Benoît Hamon quería que «latiera el corazón de Francia» ( faire battre le coeur de la France) y ha acabado reventando el de su partido, el socialista. Y no será porque su programa no fuera bueno. Jean Luc Mélenchon, el líder de lo que los franceses llaman 'la izquierda de la izquierda', el tribuno del pueblo que reivindica raíces muleñas y lorquinas, ha conseguido un resultado histórico después de una espectacular campaña electoral, pero no ha logrado franquear el Rubicón que conduce a la segunda vuelta. En cuanto a Fillon, se han confirmado los pronósticos. El derechista perseguido por los sueldos ficticios de su mujer e hijos, acorralado por la Justicia, ha terminado consumando su fracaso anunciado.

Esto, por lo que respecta a los perdedores. Los ganadores, ya se sabe, son Macron y Le Pen. El hijo político de Hollande y la hija biológica del fundador del Frente Nacional, un ultraderechista xenófobo que hubiera dado cualquier cosa por ver a Francia transformada en un Cuarto Reich. Aunque, ganador, lo que se dice ganador, solo ha habido uno: Macron, que si una catástrofe no lo impide, será el próximo presidente de la República francesa. Borrados del mapa los dos partidos que han estructurado la vida política francesa de las últimas décadas, surge la figura de este político de 39 años, todavía joven y 'sobradamente preparado', brillante y audaz, con porte de yerno ideal, que tras crear no hace más de un año su movimiento político y ciudadano, En Marche!, ha sabido recoger los restos del naufragio socialista y gaullista. Algo parecido a lo que ha pretendido hacer aquí Rivera, con menor éxito.

Si algo bueno, y al mismo tiempo perverso, tiene el sistema electoral francés es que pone al elector ante la tesitura de elegir dos veces en quince días. Al contrario que en España, donde los pactos se llevan a cabo a posteriori y el elector, una vez depositado el voto, deja de ser dueño de su destino, otorgando a los partidos el poder de pactar o no en función de sus intereses, en Francia las mayorías se articulan antes de una segunda vuelta, cuando los ciudadanos todavía tienen algo que decir. De este modo, la bipolarización está servida y la segunda ronda se convierte en muchos casos en una pesadilla para los perdedores de la primera, que se ven obligados a elegir entre el mal menor.

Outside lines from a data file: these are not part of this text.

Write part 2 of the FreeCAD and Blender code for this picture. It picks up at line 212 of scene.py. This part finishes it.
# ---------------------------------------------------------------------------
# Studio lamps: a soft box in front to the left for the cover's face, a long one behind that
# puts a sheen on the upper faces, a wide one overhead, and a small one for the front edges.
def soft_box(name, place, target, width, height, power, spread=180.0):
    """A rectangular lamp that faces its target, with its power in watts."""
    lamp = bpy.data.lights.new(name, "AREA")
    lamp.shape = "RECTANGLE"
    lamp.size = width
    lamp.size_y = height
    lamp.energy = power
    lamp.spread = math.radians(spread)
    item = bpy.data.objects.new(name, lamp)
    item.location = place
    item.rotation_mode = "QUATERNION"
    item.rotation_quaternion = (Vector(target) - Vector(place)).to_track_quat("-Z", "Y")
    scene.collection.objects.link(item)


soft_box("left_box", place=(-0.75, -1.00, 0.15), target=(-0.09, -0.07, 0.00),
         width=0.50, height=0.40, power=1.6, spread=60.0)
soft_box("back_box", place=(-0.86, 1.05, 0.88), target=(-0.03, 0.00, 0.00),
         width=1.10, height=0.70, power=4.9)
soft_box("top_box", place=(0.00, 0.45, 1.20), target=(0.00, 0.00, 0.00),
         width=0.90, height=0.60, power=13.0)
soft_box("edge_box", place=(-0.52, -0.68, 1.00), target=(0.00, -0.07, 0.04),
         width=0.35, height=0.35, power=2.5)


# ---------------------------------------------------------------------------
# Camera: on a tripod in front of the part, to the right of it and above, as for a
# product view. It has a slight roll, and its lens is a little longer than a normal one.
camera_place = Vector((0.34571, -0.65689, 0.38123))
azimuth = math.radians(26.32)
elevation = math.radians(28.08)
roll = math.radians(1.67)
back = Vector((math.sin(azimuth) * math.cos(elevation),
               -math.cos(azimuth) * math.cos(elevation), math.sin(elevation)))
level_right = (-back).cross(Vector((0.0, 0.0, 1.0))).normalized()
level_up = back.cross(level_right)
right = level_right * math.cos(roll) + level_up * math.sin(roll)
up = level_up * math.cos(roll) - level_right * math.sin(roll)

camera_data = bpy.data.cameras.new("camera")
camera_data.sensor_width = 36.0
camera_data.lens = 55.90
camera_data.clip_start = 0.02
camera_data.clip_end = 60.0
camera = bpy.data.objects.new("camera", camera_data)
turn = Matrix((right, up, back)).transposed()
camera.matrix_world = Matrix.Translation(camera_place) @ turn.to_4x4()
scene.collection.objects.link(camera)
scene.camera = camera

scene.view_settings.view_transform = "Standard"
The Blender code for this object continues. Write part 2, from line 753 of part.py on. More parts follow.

El próximo 7 de mayo se enfrentarán en el país vecino dos Francias. La 'liberal social' (todo un oxímoron) de Macron, a la que se ha sumado el 75% de cargos institucionales del Partido Socialista, y la ultraderechista xenófoba y antieuropea, que aunque ha perdido votos con respecto a las regionales (unos cinco puntos) puede ver su base ampliamente aumentada en la segunda vuelta.

Quien no estará en esta batalla final de las presidenciales, pese al buen resultado de Mélenchon, será la izquierda. Me refiero a la izquierda más genuina y tradicional, porque para la derecha más rancia, Macron, que ha formado parte del Gobierno de Hollande, vendría a ser un socialista encubierto. No era éste, desde luego, el escenario soñado por la 'Francia insumisa', que acarició la posibilidad de disputarle el poder a la derecha.

Como en 2002, el 'pueblo de izquierdas' tendrá que votar por un candidato que no es el suyo si quiere impedir la llegada al poder del Frente Nacional. Demasiada carga, incluso un desgarro, para quienes ven en el neoliberalismo económico y el neofascismo lo peor de nuestros males. Pero cuando están en juego los valores republicanos, los derechos humanos más elementales incluso, ningún francés de izquierdas debería dudar, por muy dolorosa que sea la decisión. Aquí no cabe la abstención como no la cupo en 2002, cuando Mélenchon llamó a votar por Chirac para parar Le Pen padre. En ningún caso se debe escurrir la responsabilidad y dejar que sean los demás los que saquen las castañas del fuego. El voto a Macron, aunque sea con guantes, es la única opción posible.

Basta ya de esa 'locura autodestructiva' que se ha apoderado de gran parte de la izquierda. Si ha subido Mélenchon es porque ha bajado Hamon. Pero entre ambos no suman más de una cuarta parte del electorado. Y así es imposible conquistar los cielos. La lección que se desprende de esta primera vuelta es que sin unidad la izquierda está condenada a desempeñar un papel irrelevante en Francia. Una lección que no debería pasar desapercibida en nuestro país.

Quedan por disputar en junio, es verdad, las legislativas de las que saldrá la mayoría parlamentaria que sustente al Gobierno. Se la juega Macron y se la juegan todos. Especialmente la izquierda, que en esta tercera vuelta, tendrá que demostrar si quiere convertirse en una alternativa sólida para el cambio o prefiere quedarse como una fuerza ética residual.